The Republican Party is experiencing growing divisions between establishment conservatives, populists, libertarians, and America First voters. Democrats face their own tensions between moderates and progressives. Meanwhile, trust in institutions continues to decline and voter identification with either major party has weakened considerably over the past generation.


In that environment, a Libertarian candidate does not necessarily need a realistic path to 270 electoral votes to influence the outcome of the race. Pulling even a small percentage of disaffected voters from one coalition could prove decisive in key battleground states.

But there is another possibility.


American political history is filled with examples of parties that began as fringe movements before becoming major players. Few observers believed the Republican Party could win a presidential election when it was founded in the 1850s. Within a few years, Abraham Lincoln was in the White House.
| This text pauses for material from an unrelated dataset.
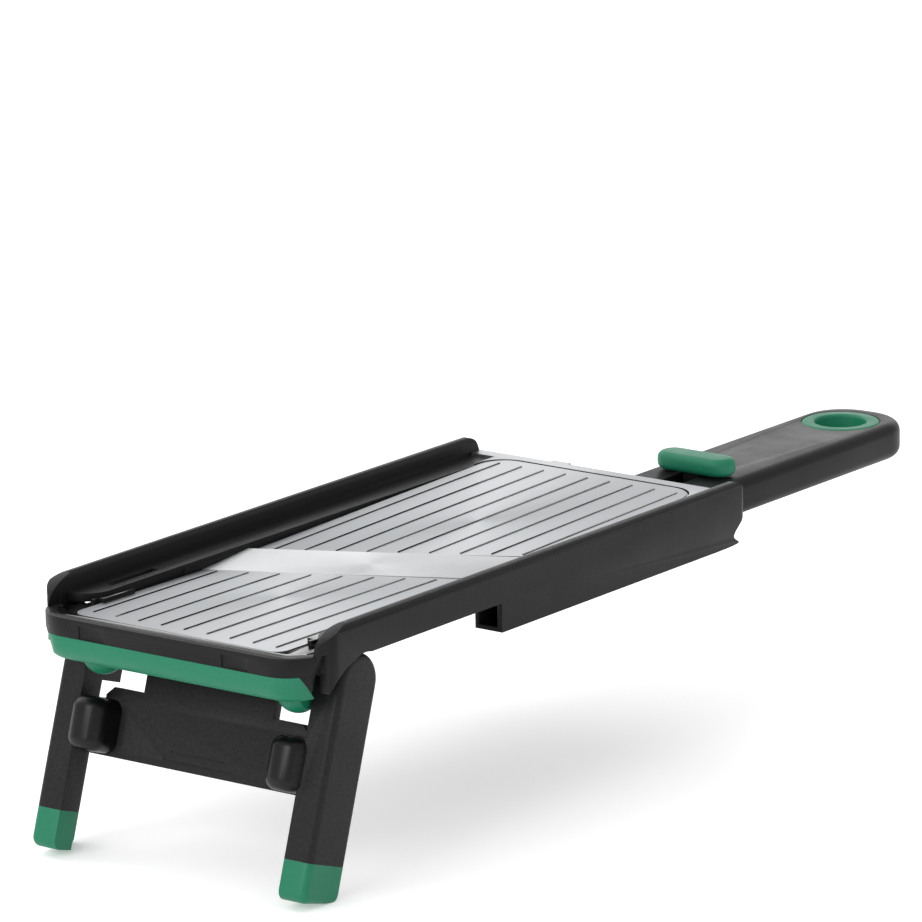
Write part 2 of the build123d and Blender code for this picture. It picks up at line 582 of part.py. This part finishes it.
def build():
    os.makedirs("parts", exist_ok=True)
    front_steel, front_carrier = front_plate_parts()
    feed_steel, feed_carrier, follower = feed_plate_parts()
    blade, bed, blade_screws = blade_parts()
    legs, sleeves = leg_parts()
    pill, carriage, slider_screw, leaf = slider_parts()
    upper, lower, handle_screws, ring, rack = handle_parts()
    rim = rear_rim_part()
    trim, trim_rebate, band, band_rebate, pads = front_trim_parts()
    feed_pin = rod_y(feed_hinge_x, feed_hinge_z, 1.5, -38.8, 38.8)
    pins = leg_pins()
    detent, detent_screws = leg_detent_parts()
    fixed = [front_steel, front_carrier, bed, blade, rim, trim_rebate, band_rebate]
    frame = body_frame_part(fixed + pads + detent_screws)
    front_carrier -= bed

    write("body_frame", frame)
    write("front_trim", trim)
    write("bumper_band", band)
    write("bumper_pads", *pads)
    write("front_plate", front_steel)
    write("front_plate_carrier", front_carrier)
    write("blade", blade)
    write("blade_bed", bed)
    write("blade_screws", *blade_screws)
    write("rear_rim", rim)
    write("feed_plate", feed_steel)
    write("feed_plate_carrier", feed_carrier)
    write("feed_hinge_pin", feed_pin)
    write("feed_follower_pin", follower)
    write("handle_upper", upper)
    write("handle_lower", lower)
    write("handle_screws", *handle_screws)
    write("hang_ring", ring)
    write("thickness_slider", pill)
    write("slider_carriage", carriage)
    write("slider_screw", slider_screw)
    write("slider_detent_leaf", leaf)
    write("detent_rack", rack)
    write("leg_frame", legs)
    write("left_foot", sleeves[0])
    write("right_foot", sleeves[1])
    write("leg_hinge_pins", *pins)
    write("leg_detent_leaf", detent)
    write("leg_detent_screws", *detent_screws)


build()
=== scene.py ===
import bpy
import bmesh
import math
from mathutils import Matrix, Vector


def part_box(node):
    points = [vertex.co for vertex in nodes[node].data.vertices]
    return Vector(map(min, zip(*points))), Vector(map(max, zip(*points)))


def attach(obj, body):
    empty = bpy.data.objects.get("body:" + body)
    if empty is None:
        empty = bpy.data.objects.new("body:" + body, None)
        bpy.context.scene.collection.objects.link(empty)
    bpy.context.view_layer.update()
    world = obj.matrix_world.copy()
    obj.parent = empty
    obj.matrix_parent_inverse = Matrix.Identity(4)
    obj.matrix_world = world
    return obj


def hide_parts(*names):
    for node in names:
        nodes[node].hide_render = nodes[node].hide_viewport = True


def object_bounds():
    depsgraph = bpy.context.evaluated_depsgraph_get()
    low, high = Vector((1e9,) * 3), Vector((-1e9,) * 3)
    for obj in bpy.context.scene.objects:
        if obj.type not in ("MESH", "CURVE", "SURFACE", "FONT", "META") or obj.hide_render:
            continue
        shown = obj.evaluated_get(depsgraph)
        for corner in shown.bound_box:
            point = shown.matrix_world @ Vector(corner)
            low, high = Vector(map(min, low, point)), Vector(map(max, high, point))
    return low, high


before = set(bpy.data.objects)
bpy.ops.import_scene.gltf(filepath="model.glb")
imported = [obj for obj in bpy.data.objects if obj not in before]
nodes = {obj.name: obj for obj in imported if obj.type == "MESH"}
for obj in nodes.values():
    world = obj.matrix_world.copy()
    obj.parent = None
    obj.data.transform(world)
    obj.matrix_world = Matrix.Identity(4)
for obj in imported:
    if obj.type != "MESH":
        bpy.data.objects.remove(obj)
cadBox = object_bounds()
mm = 0.001


# small tools
def deselect():
    if bpy.context.mode != "OBJECT":
        bpy.ops.object.mode_set(mode="OBJECT")
    bpy.ops.object.select_all(action="DESELECT")


def pick(piece):
    deselect()
    piece.select_set(True)
    bpy.context.view_layer.objects.active = piece


def pickEdges(piece, test):
    # leaves the piece in edit mode with only the edges that pass the test selected
    pick(piece)
    bpy.ops.object.mode_set(mode="EDIT")
    bpy.ops.mesh.select_mode(type="EDGE")
    bpy.ops.mesh.select_all(action="DESELECT")
    mesh = bmesh.from_edit_mesh(piece.data)
    for edge in mesh.edges:
        if test(edge):
            edge.select_set(True)
    mesh.select_flush_mode()
    bmesh.update_edit_mesh(piece.data)


def applyAll(piece):
    pick(piece)
    for modifier in list(piece.modifiers):
        bpy.ops.object.modifier_apply(modifier=modifier.name)


def settle(piece, smoothAngle=35):
    pick(piece)
    bpy.ops.object.transform_apply(location=True, rotation=True, scale=True)
    bpy.ops.object.shade_smooth_by_angle(angle=math.radians(smoothAngle))


def addBevel(piece, width, segments=3, angle=30):
    bevel = piece.modifiers.new("softEdges", "BEVEL")
    bevel.width = width
    bevel.segments = segments
    bevel.limit_method = "ANGLE"
    bevel.angle_limit = math.radians(angle)
    bevel.use_clamp_overlap = True
    bevel.harden_normals = False
    applyAll(piece)


blockWork = {"upright": 0.2 * mm, "level": 0.01 * mm, "cornerSteps": 10, "rimSteps": 6}


def roundedBlock(name, low, high, cornerRadius, rimRadius):
    # a block with upright corners rounded first and its rims after that
    deselect()
    middle = [(a + b) / 2 for a, b in zip(low, high)]
    bpy.ops.mesh.primitive_cube_add(size=1, location=middle)
    piece = bpy.context.active_object
    piece.name = name
    piece.scale = [b - a for a, b in zip(low, high)]
    bpy.ops.object.transform_apply(location=True, rotation=True, scale=True)
    pickEdges(piece, lambda edge: abs((edge.verts[0].co - edge.verts[1].co).z) > blockWork["upright"])
    bpy.ops.mesh.bevel(offset=cornerRadius, segments=blockWork["cornerSteps"], affect="EDGES")

    def onRim(edge):
        return any(all(abs(corner.co.z - level) < blockWork["level"] for corner in edge.verts)
                   for level in (low[2], high[2]))

    pickEdges(piece, onRim)
    bpy.ops.mesh.bevel(offset=rimRadius, segments=blockWork["rimSteps"], affect="EDGES")
    bpy.ops.object.mode_set(mode="OBJECT")
    return piece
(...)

The Libertarian Party is nowhere near that level of support today. Yet the conditions that often fuel political realignments are becoming increasingly visible: widespread dissatisfaction, declining trust in institutions, and a growing number of voters who no longer feel represented by either major party.


Whether Jorgensen ultimately runs remains to be seen. The exploratory committee exists in part to answer that question. What is already clear is that her potential candidacy represents more than another presidential campaign. It is a reflection of a larger debate about what the Libertarian Party should become, how it should communicate its message, and whether a growing number of Americans are finally willing to consider an alternative to the Republican-Democrat duopoly.


“My passion is there to move the party to the next level,” Jorgensen said. The next few years may determine what that level actually looks like.